La incorporación a la fuerza tenía fecha y hora asignada. No así la baja. No había que llevar equipaje, todo se proveía en una bolsa gigantesca llena de sorpresas. Ropa de fajina, de gala, de deportes y “tiempo libre”; zapatillas Flecha algo demodé, enseres personales de lo más variados y al final, los elementos de mayor cotización: la bandeja y los cubiertos de aluminio. Solía completar el set, una taza que quemaba las manos sin importar su contenido. Las palabras como “tagarna”, “orden interno”, “paso vivo” y “cuerpo a tierra” se incorporaron de prepo al vocabulario. El físico se ponía a prueba cada día, “volando” a varios metros del suelo, con autoridad sin límites y rigor explícito. Al pitazo, se ordenaba y a los dos pitazos, se ejecutaba sin más. Se aprendía a fuerza de necesidad, pero se aprendía. Y a la vez, se fortalecía la amistad, compartiendo lo poco sin ningún complejo. La convivencia aportaba otros ingredientes: guitarreadas, guardias, cigarrillos armados para fumar en ronda, sentir al otro como un igual, tareas insólitas y arranchamientos que ponían a prueba la fortaleza. Adaptados o no a cualquiera se le inflaba el pecho ante el “Sí juro” que proponía defender a la Patria hasta perder la vida o desfilar con paso enérgico, gastando suela y rostro pétreo en cada 9 de Julio o 25 de Mayo. Acompasados, elegantes, como una unidad.

Superada la instancia formadora, la vida militar solía continuar en destinos muy variados. Otra vez en manos del azar; tocaba lo que tocaba ya con un rol protagónico en cualquier unidad de cualquier fuerza. Eso llamado destino. El servicio ya era más efectivo, con roles determinados y hasta con algunas “treguas” producto del conocimiento y el respeto que cada soldado se hubiere ganado.

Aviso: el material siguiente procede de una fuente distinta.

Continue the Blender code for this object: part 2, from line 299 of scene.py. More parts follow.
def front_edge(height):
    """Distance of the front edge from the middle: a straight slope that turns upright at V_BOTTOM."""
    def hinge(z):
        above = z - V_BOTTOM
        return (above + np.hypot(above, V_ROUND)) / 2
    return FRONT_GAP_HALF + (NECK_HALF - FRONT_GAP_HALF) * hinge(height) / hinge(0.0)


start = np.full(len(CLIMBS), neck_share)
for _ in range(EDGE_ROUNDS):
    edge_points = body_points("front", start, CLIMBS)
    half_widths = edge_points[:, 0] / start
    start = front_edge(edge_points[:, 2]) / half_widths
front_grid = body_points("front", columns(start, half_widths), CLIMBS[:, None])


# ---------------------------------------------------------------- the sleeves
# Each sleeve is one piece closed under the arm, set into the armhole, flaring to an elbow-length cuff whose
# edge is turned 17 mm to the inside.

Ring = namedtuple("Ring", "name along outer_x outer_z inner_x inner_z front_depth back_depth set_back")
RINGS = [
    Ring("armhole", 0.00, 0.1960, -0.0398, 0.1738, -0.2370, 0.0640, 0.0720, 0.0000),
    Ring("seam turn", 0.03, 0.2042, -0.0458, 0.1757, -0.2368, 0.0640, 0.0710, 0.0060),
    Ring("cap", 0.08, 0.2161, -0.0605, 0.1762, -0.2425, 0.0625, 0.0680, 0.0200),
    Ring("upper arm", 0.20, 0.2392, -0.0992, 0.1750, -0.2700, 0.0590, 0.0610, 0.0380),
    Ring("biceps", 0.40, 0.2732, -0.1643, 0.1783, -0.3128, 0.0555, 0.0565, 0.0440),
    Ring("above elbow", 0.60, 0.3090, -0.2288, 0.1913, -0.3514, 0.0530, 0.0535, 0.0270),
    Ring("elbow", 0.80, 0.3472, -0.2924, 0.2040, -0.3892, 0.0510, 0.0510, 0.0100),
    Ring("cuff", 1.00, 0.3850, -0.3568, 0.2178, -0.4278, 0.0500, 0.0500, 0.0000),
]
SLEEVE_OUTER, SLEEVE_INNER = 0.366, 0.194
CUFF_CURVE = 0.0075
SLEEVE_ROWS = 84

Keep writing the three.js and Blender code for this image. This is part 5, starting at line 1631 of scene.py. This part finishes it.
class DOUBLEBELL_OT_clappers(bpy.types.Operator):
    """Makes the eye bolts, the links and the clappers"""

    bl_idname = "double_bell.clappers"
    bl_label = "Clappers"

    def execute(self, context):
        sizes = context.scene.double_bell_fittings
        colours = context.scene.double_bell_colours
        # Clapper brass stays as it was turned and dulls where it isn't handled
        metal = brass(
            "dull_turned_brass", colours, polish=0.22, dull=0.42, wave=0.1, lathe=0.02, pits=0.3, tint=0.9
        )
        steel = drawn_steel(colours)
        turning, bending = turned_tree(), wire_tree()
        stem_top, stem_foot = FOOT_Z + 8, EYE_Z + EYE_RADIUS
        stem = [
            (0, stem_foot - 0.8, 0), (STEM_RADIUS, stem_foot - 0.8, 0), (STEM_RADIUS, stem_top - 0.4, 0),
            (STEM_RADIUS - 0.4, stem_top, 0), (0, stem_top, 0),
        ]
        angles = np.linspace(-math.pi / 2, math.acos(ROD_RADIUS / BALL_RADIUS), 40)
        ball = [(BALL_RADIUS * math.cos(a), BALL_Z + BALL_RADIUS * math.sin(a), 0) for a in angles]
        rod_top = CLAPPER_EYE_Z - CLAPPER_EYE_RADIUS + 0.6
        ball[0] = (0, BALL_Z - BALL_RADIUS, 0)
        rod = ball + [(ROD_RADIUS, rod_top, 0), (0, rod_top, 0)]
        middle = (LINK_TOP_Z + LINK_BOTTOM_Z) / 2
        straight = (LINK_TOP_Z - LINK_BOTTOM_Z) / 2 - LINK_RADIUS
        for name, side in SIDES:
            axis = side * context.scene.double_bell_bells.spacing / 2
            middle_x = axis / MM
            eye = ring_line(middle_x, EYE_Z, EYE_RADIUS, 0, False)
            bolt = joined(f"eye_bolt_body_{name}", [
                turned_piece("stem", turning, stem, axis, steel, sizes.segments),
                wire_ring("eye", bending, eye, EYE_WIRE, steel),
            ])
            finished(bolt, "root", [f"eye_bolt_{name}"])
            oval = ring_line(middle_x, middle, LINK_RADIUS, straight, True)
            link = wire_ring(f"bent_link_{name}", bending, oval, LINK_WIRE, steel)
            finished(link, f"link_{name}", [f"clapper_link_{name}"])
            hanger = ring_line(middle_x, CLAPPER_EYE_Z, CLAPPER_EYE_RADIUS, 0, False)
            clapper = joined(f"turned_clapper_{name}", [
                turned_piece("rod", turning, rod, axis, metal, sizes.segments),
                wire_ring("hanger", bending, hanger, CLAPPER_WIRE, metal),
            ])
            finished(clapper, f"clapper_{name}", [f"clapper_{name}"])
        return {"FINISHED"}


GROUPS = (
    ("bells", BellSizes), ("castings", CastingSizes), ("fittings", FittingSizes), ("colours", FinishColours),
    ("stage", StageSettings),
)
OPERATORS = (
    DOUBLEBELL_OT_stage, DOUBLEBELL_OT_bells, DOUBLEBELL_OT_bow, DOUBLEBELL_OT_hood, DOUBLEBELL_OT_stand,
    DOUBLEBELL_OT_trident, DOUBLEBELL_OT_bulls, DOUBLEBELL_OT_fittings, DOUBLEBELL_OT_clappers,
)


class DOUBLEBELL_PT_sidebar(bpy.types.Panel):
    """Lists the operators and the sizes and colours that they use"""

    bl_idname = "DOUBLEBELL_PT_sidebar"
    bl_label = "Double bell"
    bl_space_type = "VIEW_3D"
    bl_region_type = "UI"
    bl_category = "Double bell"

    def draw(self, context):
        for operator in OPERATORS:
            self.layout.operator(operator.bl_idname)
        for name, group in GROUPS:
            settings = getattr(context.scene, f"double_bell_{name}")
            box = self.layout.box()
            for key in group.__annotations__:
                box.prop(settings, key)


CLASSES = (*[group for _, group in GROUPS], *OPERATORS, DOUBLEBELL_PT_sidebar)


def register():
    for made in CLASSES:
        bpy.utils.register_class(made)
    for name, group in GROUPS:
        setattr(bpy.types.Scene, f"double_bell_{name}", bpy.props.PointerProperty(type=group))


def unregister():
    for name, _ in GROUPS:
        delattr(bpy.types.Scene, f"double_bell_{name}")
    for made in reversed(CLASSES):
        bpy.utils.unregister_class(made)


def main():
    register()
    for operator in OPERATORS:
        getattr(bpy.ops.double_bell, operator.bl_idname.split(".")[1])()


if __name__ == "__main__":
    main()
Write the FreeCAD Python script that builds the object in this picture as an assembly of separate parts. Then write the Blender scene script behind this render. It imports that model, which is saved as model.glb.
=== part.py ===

Las cartas achicaban la distancia, las licencias eran un bálsamo y no había un rango más pesado que la antigüedad. El viejo mandaba al nuevo y éste al que vendría. Y servir no siempre era patriótico porque la escoba no era un fusil y la cocina no tenía mucho de campo de batalla. Tampoco la carretilla era el vehículo más apto para los autoproclamados “choferes” que sólo pretendían zafar. Parecía existir una frontera entre lo bueno y lo malo según la tira con que se mire. Ojalá volviera, piden algunos. Y no estaría mal claro, aggiornándose a lo que hay. Colimba equivalía a “correr, limpiar, barrer” pero tenía un profundo sentido patriótico, de vida sin reproches y de ser un hombre genuino, entero. Un reservista capaz de volver al primer llamado. Un tipo como cualquiera pero sin mezquindades, capaz de valorar y valorarse.